Parts and joints as JSON:
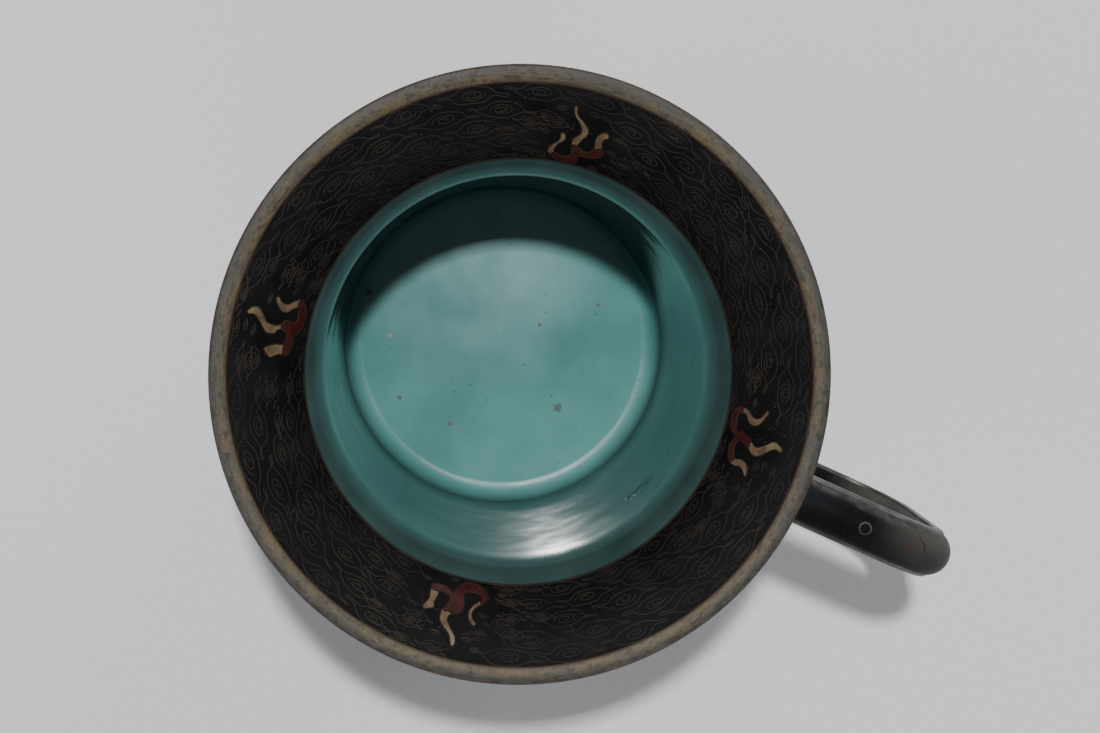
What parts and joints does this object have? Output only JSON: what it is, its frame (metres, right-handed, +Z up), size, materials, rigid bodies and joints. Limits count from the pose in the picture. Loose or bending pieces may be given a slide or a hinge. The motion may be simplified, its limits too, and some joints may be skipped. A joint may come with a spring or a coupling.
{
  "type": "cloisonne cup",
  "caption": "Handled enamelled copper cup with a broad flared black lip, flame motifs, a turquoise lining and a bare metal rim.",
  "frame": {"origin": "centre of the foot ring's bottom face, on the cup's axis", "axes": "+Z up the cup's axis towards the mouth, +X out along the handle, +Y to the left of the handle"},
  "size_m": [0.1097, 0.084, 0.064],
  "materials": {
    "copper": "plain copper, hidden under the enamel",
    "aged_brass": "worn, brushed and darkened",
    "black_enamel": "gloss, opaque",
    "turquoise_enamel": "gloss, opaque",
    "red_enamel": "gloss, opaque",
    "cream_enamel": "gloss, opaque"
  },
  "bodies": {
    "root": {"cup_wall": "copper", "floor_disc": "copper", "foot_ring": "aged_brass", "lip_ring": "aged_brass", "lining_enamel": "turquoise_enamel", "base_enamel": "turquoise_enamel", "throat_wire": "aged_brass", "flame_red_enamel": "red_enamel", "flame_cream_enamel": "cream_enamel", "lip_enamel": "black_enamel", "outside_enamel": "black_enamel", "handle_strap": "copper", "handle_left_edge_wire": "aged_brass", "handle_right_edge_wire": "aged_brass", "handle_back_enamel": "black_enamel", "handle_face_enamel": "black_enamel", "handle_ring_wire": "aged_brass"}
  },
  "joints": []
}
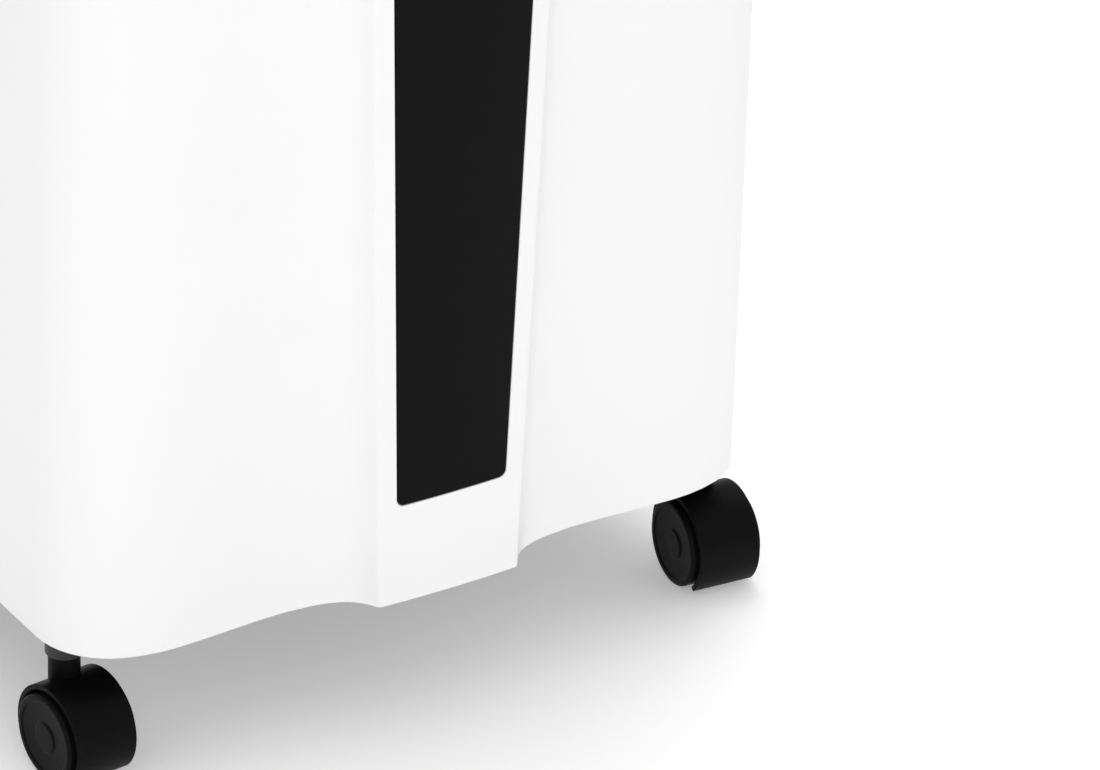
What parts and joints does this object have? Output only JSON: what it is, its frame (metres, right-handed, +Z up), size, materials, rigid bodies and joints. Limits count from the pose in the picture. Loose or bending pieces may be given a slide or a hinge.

▶ **Exercise**
Reproduce each entry exactly, leaving out nothing.

▶ **Written reply**
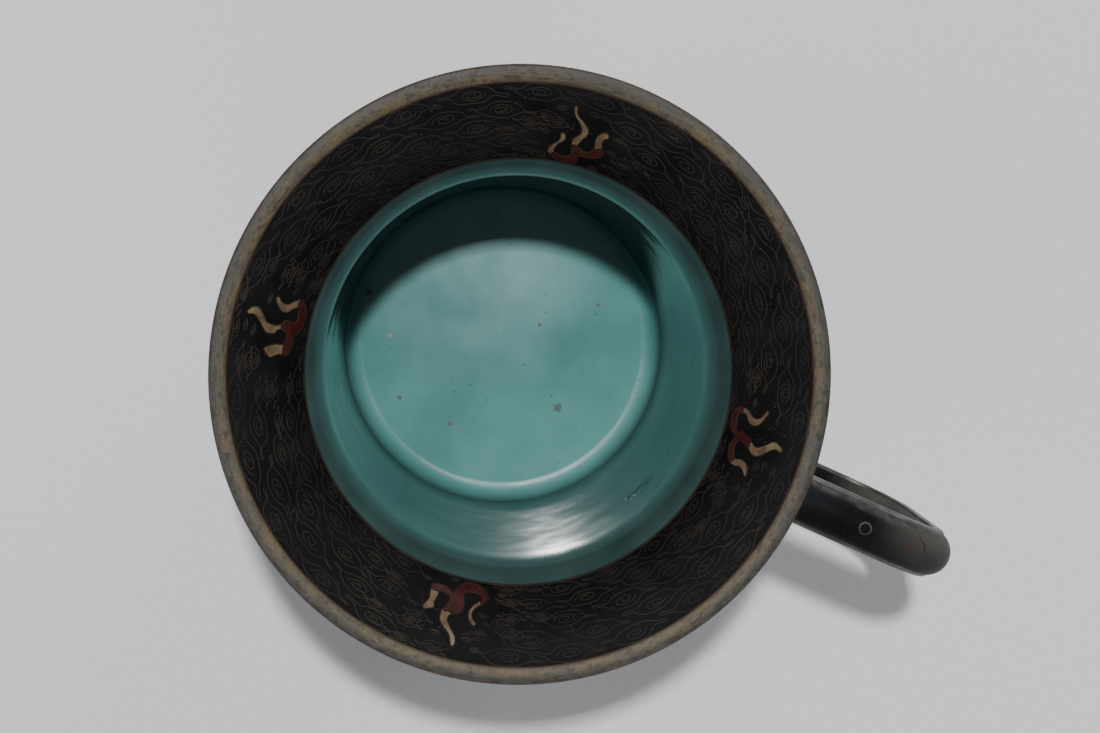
What parts and joints does this object have? Output only JSON: what it is, its frame (metres, right-handed, +Z up), size, materials, rigid bodies and joints. Limits count from the pose in the picture. Loose or bending pieces may be given a slide or a hinge. The motion may be simplified, its limits too, and some joints may be skipped. A joint may come with a spring or a coupling.
{
  "type": "cloisonne cup",
  "caption": "Handled enamelled copper cup with a broad flared black lip, flame motifs, a turquoise lining and a bare metal rim.",
  "frame": {"origin": "centre of the foot ring's bottom face, on the cup's axis", "axes": "+Z up the cup's axis towards the mouth, +X out along the handle, +Y to the left of the handle"},
  "size_m": [0.1097, 0.084, 0.064],
  "materials": {
    "copper": "plain copper, hidden under the enamel",
    "aged_brass": "worn, brushed and darkened",
    "black_enamel": "gloss, opaque",
    "turquoise_enamel": "gloss, opaque",
    "red_enamel": "gloss, opaque",
    "cream_enamel": "gloss, opaque"
  },
  "bodies": {
    "root": {"cup_wall": "copper", "floor_disc": "copper", "foot_ring": "aged_brass", "lip_ring": "aged_brass", "lining_enamel": "turquoise_enamel", "base_enamel": "turquoise_enamel", "throat_wire": "aged_brass", "flame_red_enamel": "red_enamel", "flame_cream_enamel": "cream_enamel", "lip_enamel": "black_enamel", "outside_enamel": "black_enamel", "handle_strap": "copper", "handle_left_edge_wire": "aged_brass", "handle_right_edge_wire": "aged_brass", "handle_back_enamel": "black_enamel", "handle_face_enamel": "black_enamel", "handle_ring_wire": "aged_brass"}
  },
  "joints": []
}
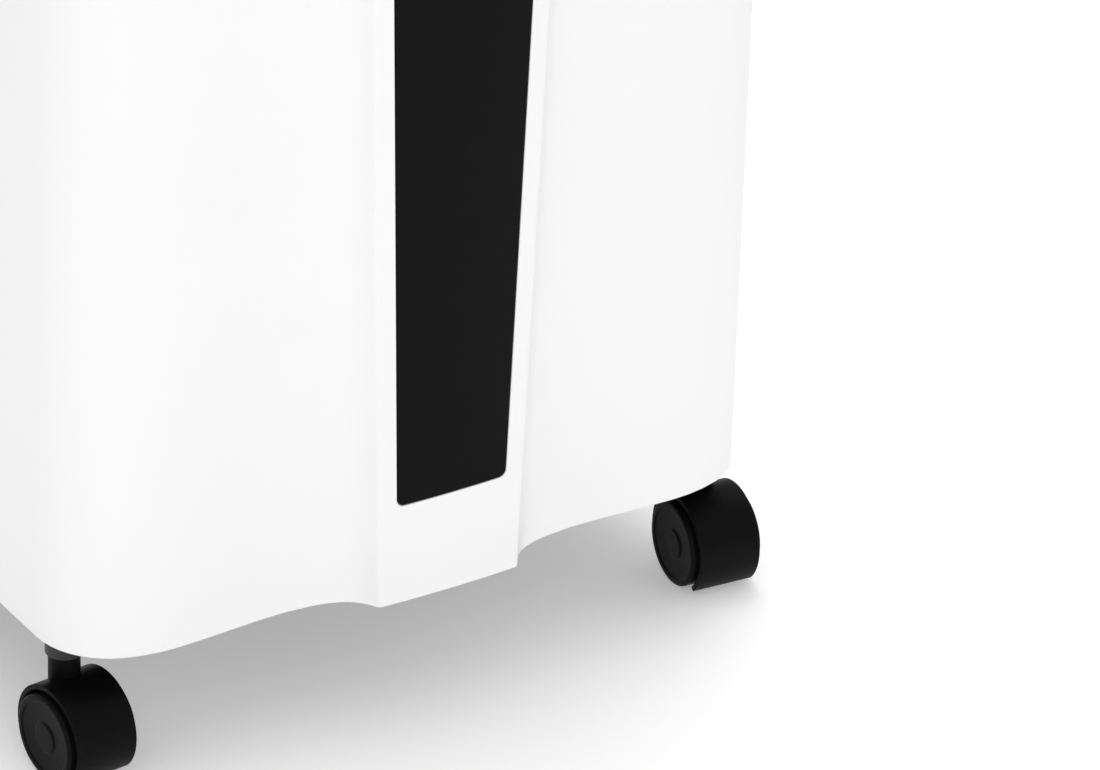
What parts and joints does this object have? Output only JSON: what it is, its frame (metres, right-handed, +Z up), size, materials, rigid bodies and joints. Limits count from the pose in the picture. Loose or bending pieces may be given a slide or a hinge.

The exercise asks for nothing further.